16. That it is Aelius Stilo rather than Sex. Aelius Catus whom Crassus means is certain; see LPW ad loc.

17. On this passage, see also Zetzel 2003: 130–31, Görler 2017: 222, 227.

18. On this passage, see below, Chapter 8, and Gaillard 1975: 510 (on Cicero’s use of the elder Gracchus as a stick to beat his sons).

19. Antonius is here presumably playing a game himself by comparing duodecim scripta to the Twelve Tables.

20. See LPW 2: 142–43.

21. On the canine imagery in sagaciter pervestiget, see LPW ad loc. Plato uses the metaphor of hunting (not mentioning dogs) also at Resp. 4.432b–d. Note also that Antonius repeats these two metaphors in reverse order in his discussion of dispositio at 2.186.

22. ORF 66 F24, #13. Malcovati cites in her apparatus Doederlein’s addition of nisi before sanguine nostro, and it is worth considering, i.e., “whose cruelty cannot be sated except by our blood.” The conjecture is not reported in Manuwald 2019.

23. On this speech, see Morstein-Marx 2004: 235–37. Hodgson 2017b: 170–72 rightly emphasizes Antonius’ description of Crassus’ speech as unphilosophical but is wrong to think that Antonius finds that objectionable.

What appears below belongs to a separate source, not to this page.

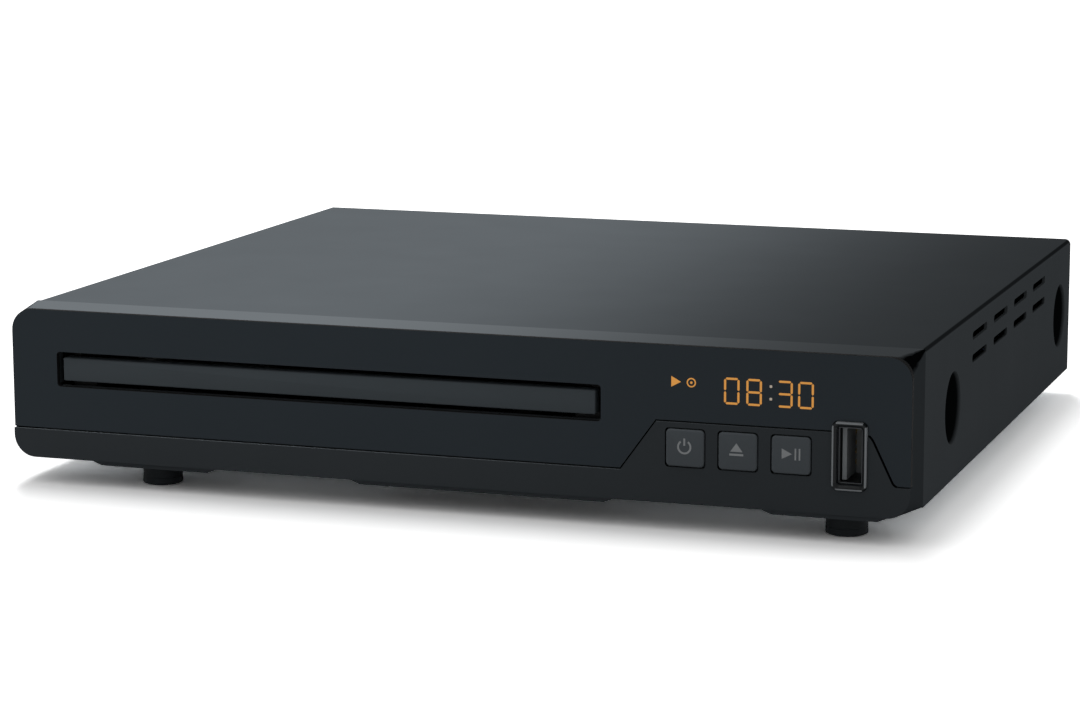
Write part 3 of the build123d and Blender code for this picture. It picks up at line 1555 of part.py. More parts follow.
front_foot_y = front_y + front_foot_inset
rear_foot_y = rear_y - rear_foot_inset
front_foot_top = base_z - swell_drop
subparts = {
    "top_cover": top_cover(),
    "front_bezel": front_bezel(),
    "display_panel": display_panel(),
    "chassis_pan": chassis_pan(),
    "rear_panel": rear_panel(),
    "front_left_foot": foot(foot_left_x, front_foot_y, front_foot_top, base_z + bezel_wall),
    "front_right_foot": foot(foot_right_x, front_foot_y, front_foot_top, base_z + bezel_wall),
    "rear_left_foot": foot(foot_left_x, rear_foot_y, base_z, pan_z + 1.5),
    "rear_right_foot": foot(foot_right_x, rear_foot_y, base_z, pan_z + 1.5),
    "cover_side_screws": cover_side_screws(),
    "rear_screws": rear_screws(),
    "power_key": key(key_places()[0]),
    "eject_key": key(key_places()[1]),
    "play_key": key(key_places()[2]),
    "key_switches": key_switches(),
    "front_board": front_board(),
    "display_module": display_module(),
    "remote_sensor": remote_sensor(),
    "usb_trim": usb_trim(),
    "usb_shell": usb_shell(),
    "usb_tongue": usb_tongue(),
    "usb_board": usb_board(),
    "loader_frame": loader_frame(),
    "disc_tray": disc_tray(),
    "tray_door": tray_door(),
    "drive_gear": drive_gear(),
    "pulley_gear": pulley_gear(),
    "motor_pulley": motor_pulley(),
    "drive_belt": drive_belt(),
    "loading_motor": loading_motor(),
    "cam_slider": cam_slider(),
    "traverse_frame": traverse_frame(),
    "guide_rods": guide_rods(),
    "spindle_motor": spindle_motor(),
    "turntable": turntable(),
    "pickup_sled": pickup_sled(),
    "lens_actuator": lens_actuator(),
    "objective_lens": lens(),
    "sled_gear": sled_gear(),
    "sled_pinion": sled_pinion(),
    "sled_motor": sled_motor(),
    "clamp_bridge": clamp_bridge(),
    "clamp_puck": clamp_puck(),
    "main_board": main_board(),
    "power_board": power_board(),
    "inner_screws": inner_screws(),
    "board_chips": board_chips(),
    "board_connectors": board_connectors(),
    "board_capacitors": board_capacitors(),
    "hdmi_socket": hdmi_socket(),
    "hdmi_tongue": hdmi_tongue(),
    "jack_block": jack_block(),
    "jack_sleeves": jack_sleeves(),
    "mains_inlet": mains_inlet(),
    "inlet_pins": inlet_pins(),
    "transformer_core": transformer_core(),
    "transformer_winding": transformer_winding(),
    "power_capacitors": power_capacitors(),
    "front_ribbon": front_ribbon(),
    "power_lead": power_lead(),
}

os.makedirs("parts", exist_ok=True)
for name, shape in subparts.items():
    if isinstance(shape, list):
        shape = Compound(children=[Solid(s.solid().wrapped) for s in shape])
    export_step(shape, f"parts/{name}.step")
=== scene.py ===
"""Looks of a compact disc player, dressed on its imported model.

Lengths in the classes are millimetres. Every finished mesh is in metres, in the model's own frame.
"""
import functools
import logging
import math
from collections.abc import Iterable, Sequence
from dataclasses import dataclass
from enum import Enum
from typing import Any

import bmesh
import bpy
from mathutils import Matrix, Vector


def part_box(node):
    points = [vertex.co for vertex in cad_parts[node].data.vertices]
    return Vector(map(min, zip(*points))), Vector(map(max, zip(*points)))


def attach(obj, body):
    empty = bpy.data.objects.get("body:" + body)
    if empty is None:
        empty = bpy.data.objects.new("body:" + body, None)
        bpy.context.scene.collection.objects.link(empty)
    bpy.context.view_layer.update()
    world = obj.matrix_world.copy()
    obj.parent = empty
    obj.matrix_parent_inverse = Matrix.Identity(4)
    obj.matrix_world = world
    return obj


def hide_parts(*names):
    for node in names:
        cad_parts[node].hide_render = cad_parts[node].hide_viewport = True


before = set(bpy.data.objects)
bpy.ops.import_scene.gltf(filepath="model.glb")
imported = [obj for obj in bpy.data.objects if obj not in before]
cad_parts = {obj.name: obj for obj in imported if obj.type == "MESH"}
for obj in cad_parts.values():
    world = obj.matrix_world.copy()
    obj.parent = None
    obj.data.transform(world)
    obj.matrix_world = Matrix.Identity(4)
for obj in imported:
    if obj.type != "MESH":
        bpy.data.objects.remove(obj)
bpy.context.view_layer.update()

MM = 0.001
MIX_SHARE, MIX_FIRST, MIX_SECOND, MIX_RESULT = 0, 6, 7, 2  # a Mix node's sockets for colours
FINE_DETAIL = 3.0  # octaves of the finer noises
ROUND = 0.5  # profile of a circular rounding
RING_STEPS = 40  # faces round a ring or an arc
NEAR = 1e-4  # points nearer than this are one, in millimetres
NODE_NEAR = 2e-3  # the same for a node's own mesh
FLAT = math.radians(0.4)  # faces that turn by less are one
SHARP = math.radians(32)  # edges that turn by more stay crisp
SINK = 0.02  # how far one form reaches into the next, in millimetres
log = logging.getLogger("disc_player")

Pair = tuple[float, float]
Triple = tuple[float, float, float]
Colour = tuple[float, float, float, float]


def linear(shade: str, light: float = 1.0) -> Colour:
    """Turns a screen colour into the linear light that shaders work in, by the sRGB curve.

    Args:
        shade: The colour as six hex digits.
        light: A factor on its brightness.

    Returns:
        Red, green, blue and alpha.
    """
    channels = [int(shade[place:place + 2], 16) / 255 for place in (0, 2, 4)]
    lit = [c / 12.92 if c <= 0.04045 else ((c + 0.055) / 1.055) ** 2.4 for c in channels]
    return (*(min(c * light, 1.0) for c in lit), 1.0)


# Shader wiring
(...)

24. Galba’s use of his nephew, the recently orphaned son of C. Sulpicius Galus, was famous; cf. Cicero, Brut. 90; Val. Max. 8.1(absol.).2. Quintilian 2.15.8 speaks of Galba’s picking up Galus’ son and carrying him around, ipse manibus circumtulerat. On Rutilius’ Stoicism and its effects, see Garbarino 1973: 440–45.

25. The importance of the (genuine) trial of Rutilius has been exaggerated, and the image of Rutilius as martyr has too often been accepted uncritically. For a salutary and careful analysis of the place of Rutilius and his trial in the politics of the 90s, see Kallet-Marx 1990.

26. McConnell 2019 offers a gentler interpretation of Antonius’ account of the trial of Socrates.

27. Abhorreo is used again of Plato’s Republic at Rep. 2.21; see below Chapter 11. On Cicero’s use of abhorreo for things (notably philosophy) that are foreign to normal human existence, compare also 1.12 in which a consuetudine communis sensus abhorrere is the greatest failing in oratory. Cf. also Arch. 3 and Parad. 1, with Baraz 2012: 132.